[DATA ROWS]:
____
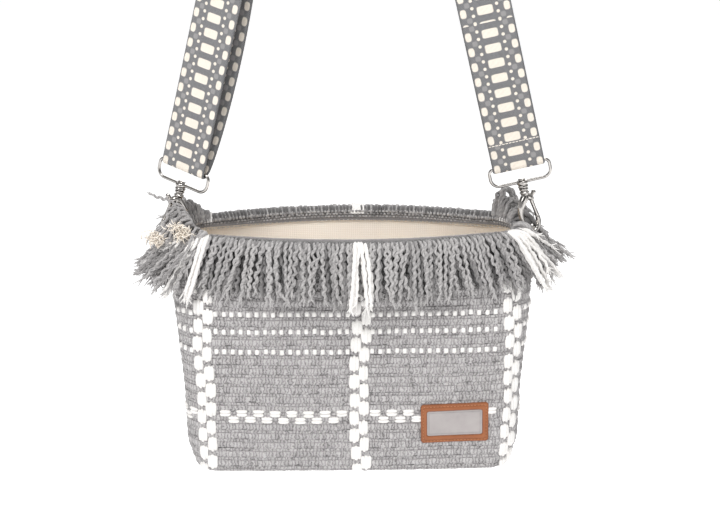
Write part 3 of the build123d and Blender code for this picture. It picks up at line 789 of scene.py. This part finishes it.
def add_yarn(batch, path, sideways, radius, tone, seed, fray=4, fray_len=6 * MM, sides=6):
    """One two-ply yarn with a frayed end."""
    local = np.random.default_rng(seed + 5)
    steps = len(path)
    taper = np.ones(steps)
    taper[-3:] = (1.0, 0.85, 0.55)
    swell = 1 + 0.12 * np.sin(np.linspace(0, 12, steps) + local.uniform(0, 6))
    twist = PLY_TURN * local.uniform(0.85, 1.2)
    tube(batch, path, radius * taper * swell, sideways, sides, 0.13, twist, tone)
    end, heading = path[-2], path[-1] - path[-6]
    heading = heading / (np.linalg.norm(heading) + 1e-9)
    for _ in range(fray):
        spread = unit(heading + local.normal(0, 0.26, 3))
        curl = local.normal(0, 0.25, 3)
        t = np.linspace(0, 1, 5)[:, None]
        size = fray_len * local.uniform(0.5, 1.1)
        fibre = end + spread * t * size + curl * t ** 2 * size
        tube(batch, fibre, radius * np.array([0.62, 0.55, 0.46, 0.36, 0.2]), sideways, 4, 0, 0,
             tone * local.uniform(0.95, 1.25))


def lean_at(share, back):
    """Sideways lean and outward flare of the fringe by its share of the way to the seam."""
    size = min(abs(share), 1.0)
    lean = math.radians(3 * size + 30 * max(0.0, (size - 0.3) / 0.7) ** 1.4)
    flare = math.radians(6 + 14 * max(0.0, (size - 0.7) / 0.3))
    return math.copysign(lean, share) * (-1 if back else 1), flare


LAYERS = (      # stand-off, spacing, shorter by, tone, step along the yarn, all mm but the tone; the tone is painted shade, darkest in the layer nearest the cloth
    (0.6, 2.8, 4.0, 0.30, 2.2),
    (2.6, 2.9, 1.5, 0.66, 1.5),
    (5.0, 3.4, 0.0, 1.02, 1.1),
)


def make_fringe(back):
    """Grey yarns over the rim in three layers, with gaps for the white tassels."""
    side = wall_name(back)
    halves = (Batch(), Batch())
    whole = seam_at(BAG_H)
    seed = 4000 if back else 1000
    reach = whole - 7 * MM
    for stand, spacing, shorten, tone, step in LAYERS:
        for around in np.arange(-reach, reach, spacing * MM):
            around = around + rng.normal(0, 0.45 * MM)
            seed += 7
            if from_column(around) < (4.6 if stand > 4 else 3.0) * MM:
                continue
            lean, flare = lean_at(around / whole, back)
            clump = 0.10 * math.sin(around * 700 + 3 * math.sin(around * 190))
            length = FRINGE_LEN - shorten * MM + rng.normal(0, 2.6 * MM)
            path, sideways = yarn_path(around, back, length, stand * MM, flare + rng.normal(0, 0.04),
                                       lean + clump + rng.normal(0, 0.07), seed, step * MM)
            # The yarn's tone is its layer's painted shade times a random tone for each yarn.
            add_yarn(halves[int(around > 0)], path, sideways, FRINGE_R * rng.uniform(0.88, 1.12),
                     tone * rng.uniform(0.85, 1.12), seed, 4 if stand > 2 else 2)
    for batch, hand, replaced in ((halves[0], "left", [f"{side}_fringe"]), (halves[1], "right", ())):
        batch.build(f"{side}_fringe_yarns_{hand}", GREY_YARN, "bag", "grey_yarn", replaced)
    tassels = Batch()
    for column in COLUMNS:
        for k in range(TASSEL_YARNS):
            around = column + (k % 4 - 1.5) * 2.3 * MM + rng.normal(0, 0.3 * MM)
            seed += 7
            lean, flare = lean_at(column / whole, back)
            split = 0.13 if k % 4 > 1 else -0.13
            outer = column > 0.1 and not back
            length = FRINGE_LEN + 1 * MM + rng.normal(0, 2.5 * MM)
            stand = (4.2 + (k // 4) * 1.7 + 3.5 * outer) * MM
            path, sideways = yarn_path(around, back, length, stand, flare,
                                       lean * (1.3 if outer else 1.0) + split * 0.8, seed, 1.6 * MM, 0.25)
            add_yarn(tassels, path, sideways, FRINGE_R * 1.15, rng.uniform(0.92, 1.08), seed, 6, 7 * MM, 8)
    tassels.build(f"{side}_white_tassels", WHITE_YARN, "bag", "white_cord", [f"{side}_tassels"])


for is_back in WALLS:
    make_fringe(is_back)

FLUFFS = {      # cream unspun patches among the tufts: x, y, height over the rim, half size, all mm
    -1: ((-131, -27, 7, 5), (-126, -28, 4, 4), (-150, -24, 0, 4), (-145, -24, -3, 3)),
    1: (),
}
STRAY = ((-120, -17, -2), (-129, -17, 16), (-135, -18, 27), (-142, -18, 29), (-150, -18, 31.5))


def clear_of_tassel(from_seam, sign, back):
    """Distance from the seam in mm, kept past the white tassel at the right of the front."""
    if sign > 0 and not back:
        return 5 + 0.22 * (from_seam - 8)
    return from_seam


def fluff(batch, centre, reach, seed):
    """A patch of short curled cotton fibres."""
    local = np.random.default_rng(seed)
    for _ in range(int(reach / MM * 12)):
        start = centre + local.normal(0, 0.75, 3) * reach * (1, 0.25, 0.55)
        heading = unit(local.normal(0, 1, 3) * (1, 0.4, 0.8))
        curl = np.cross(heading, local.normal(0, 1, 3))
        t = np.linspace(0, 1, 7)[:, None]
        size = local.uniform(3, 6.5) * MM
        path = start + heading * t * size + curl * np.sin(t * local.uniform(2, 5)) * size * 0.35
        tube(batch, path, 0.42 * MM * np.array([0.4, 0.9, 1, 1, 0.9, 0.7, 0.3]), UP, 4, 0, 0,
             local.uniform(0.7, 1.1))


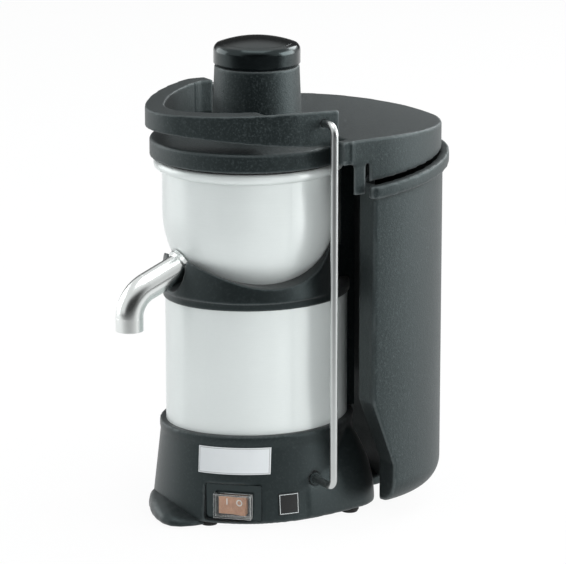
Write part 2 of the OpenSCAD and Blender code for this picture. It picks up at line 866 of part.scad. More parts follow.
____
[THE EXERCISE]: Go through the records and print each one exactly.

[THE RESULT]:
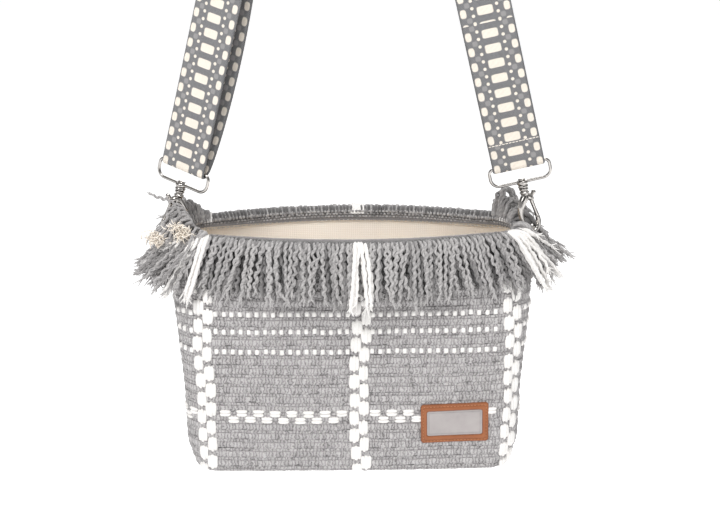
Write part 3 of the build123d and Blender code for this picture. It picks up at line 789 of scene.py. This part finishes it.
def add_yarn(batch, path, sideways, radius, tone, seed, fray=4, fray_len=6 * MM, sides=6):
    """One two-ply yarn with a frayed end."""
    local = np.random.default_rng(seed + 5)
    steps = len(path)
    taper = np.ones(steps)
    taper[-3:] = (1.0, 0.85, 0.55)
    swell = 1 + 0.12 * np.sin(np.linspace(0, 12, steps) + local.uniform(0, 6))
    twist = PLY_TURN * local.uniform(0.85, 1.2)
    tube(batch, path, radius * taper * swell, sideways, sides, 0.13, twist, tone)
    end, heading = path[-2], path[-1] - path[-6]
    heading = heading / (np.linalg.norm(heading) + 1e-9)
    for _ in range(fray):
        spread = unit(heading + local.normal(0, 0.26, 3))
        curl = local.normal(0, 0.25, 3)
        t = np.linspace(0, 1, 5)[:, None]
        size = fray_len * local.uniform(0.5, 1.1)
        fibre = end + spread * t * size + curl * t ** 2 * size
        tube(batch, fibre, radius * np.array([0.62, 0.55, 0.46, 0.36, 0.2]), sideways, 4, 0, 0,
             tone * local.uniform(0.95, 1.25))


def lean_at(share, back):
    """Sideways lean and outward flare of the fringe by its share of the way to the seam."""
    size = min(abs(share), 1.0)
    lean = math.radians(3 * size + 30 * max(0.0, (size - 0.3) / 0.7) ** 1.4)
    flare = math.radians(6 + 14 * max(0.0, (size - 0.7) / 0.3))
    return math.copysign(lean, share) * (-1 if back else 1), flare


LAYERS = (      # stand-off, spacing, shorter by, tone, step along the yarn, all mm but the tone; the tone is painted shade, darkest in the layer nearest the cloth
    (0.6, 2.8, 4.0, 0.30, 2.2),
    (2.6, 2.9, 1.5, 0.66, 1.5),
    (5.0, 3.4, 0.0, 1.02, 1.1),
)


def make_fringe(back):
    """Grey yarns over the rim in three layers, with gaps for the white tassels."""
    side = wall_name(back)
    halves = (Batch(), Batch())
    whole = seam_at(BAG_H)
    seed = 4000 if back else 1000
    reach = whole - 7 * MM
    for stand, spacing, shorten, tone, step in LAYERS:
        for around in np.arange(-reach, reach, spacing * MM):
            around = around + rng.normal(0, 0.45 * MM)
            seed += 7
            if from_column(around) < (4.6 if stand > 4 else 3.0) * MM:
                continue
            lean, flare = lean_at(around / whole, back)
            clump = 0.10 * math.sin(around * 700 + 3 * math.sin(around * 190))
            length = FRINGE_LEN - shorten * MM + rng.normal(0, 2.6 * MM)
            path, sideways = yarn_path(around, back, length, stand * MM, flare + rng.normal(0, 0.04),
                                       lean + clump + rng.normal(0, 0.07), seed, step * MM)
            # The yarn's tone is its layer's painted shade times a random tone for each yarn.
            add_yarn(halves[int(around > 0)], path, sideways, FRINGE_R * rng.uniform(0.88, 1.12),
                     tone * rng.uniform(0.85, 1.12), seed, 4 if stand > 2 else 2)
    for batch, hand, replaced in ((halves[0], "left", [f"{side}_fringe"]), (halves[1], "right", ())):
        batch.build(f"{side}_fringe_yarns_{hand}", GREY_YARN, "bag", "grey_yarn", replaced)
    tassels = Batch()
    for column in COLUMNS:
        for k in range(TASSEL_YARNS):
            around = column + (k % 4 - 1.5) * 2.3 * MM + rng.normal(0, 0.3 * MM)
            seed += 7
            lean, flare = lean_at(column / whole, back)
            split = 0.13 if k % 4 > 1 else -0.13
            outer = column > 0.1 and not back
            length = FRINGE_LEN + 1 * MM + rng.normal(0, 2.5 * MM)
            stand = (4.2 + (k // 4) * 1.7 + 3.5 * outer) * MM
            path, sideways = yarn_path(around, back, length, stand, flare,
                                       lean * (1.3 if outer else 1.0) + split * 0.8, seed, 1.6 * MM, 0.25)
            add_yarn(tassels, path, sideways, FRINGE_R * 1.15, rng.uniform(0.92, 1.08), seed, 6, 7 * MM, 8)
    tassels.build(f"{side}_white_tassels", WHITE_YARN, "bag", "white_cord", [f"{side}_tassels"])


for is_back in WALLS:
    make_fringe(is_back)

FLUFFS = {      # cream unspun patches among the tufts: x, y, height over the rim, half size, all mm
    -1: ((-131, -27, 7, 5), (-126, -28, 4, 4), (-150, -24, 0, 4), (-145, -24, -3, 3)),
    1: (),
}
STRAY = ((-120, -17, -2), (-129, -17, 16), (-135, -18, 27), (-142, -18, 29), (-150, -18, 31.5))


def clear_of_tassel(from_seam, sign, back):
    """Distance from the seam in mm, kept past the white tassel at the right of the front."""
    if sign > 0 and not back:
        return 5 + 0.22 * (from_seam - 8)
    return from_seam


def fluff(batch, centre, reach, seed):
    """A patch of short curled cotton fibres."""
    local = np.random.default_rng(seed)
    for _ in range(int(reach / MM * 12)):
        start = centre + local.normal(0, 0.75, 3) * reach * (1, 0.25, 0.55)
        heading = unit(local.normal(0, 1, 3) * (1, 0.4, 0.8))
        curl = np.cross(heading, local.normal(0, 1, 3))
        t = np.linspace(0, 1, 7)[:, None]
        size = local.uniform(3, 6.5) * MM
        path = start + heading * t * size + curl * np.sin(t * local.uniform(2, 5)) * size * 0.35
        tube(batch, path, 0.42 * MM * np.array([0.4, 0.9, 1, 1, 0.9, 0.7, 0.3]), UP, 4, 0, 0,
             local.uniform(0.7, 1.1))


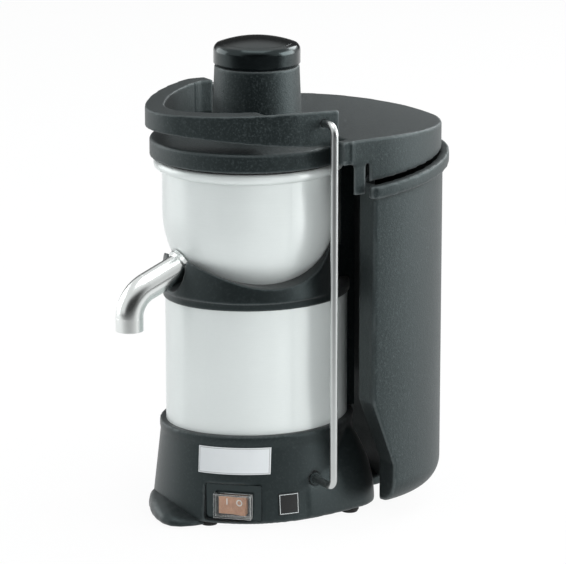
Write part 2 of the OpenSCAD and Blender code for this picture. It picks up at line 866 of part.scad. More parts follow.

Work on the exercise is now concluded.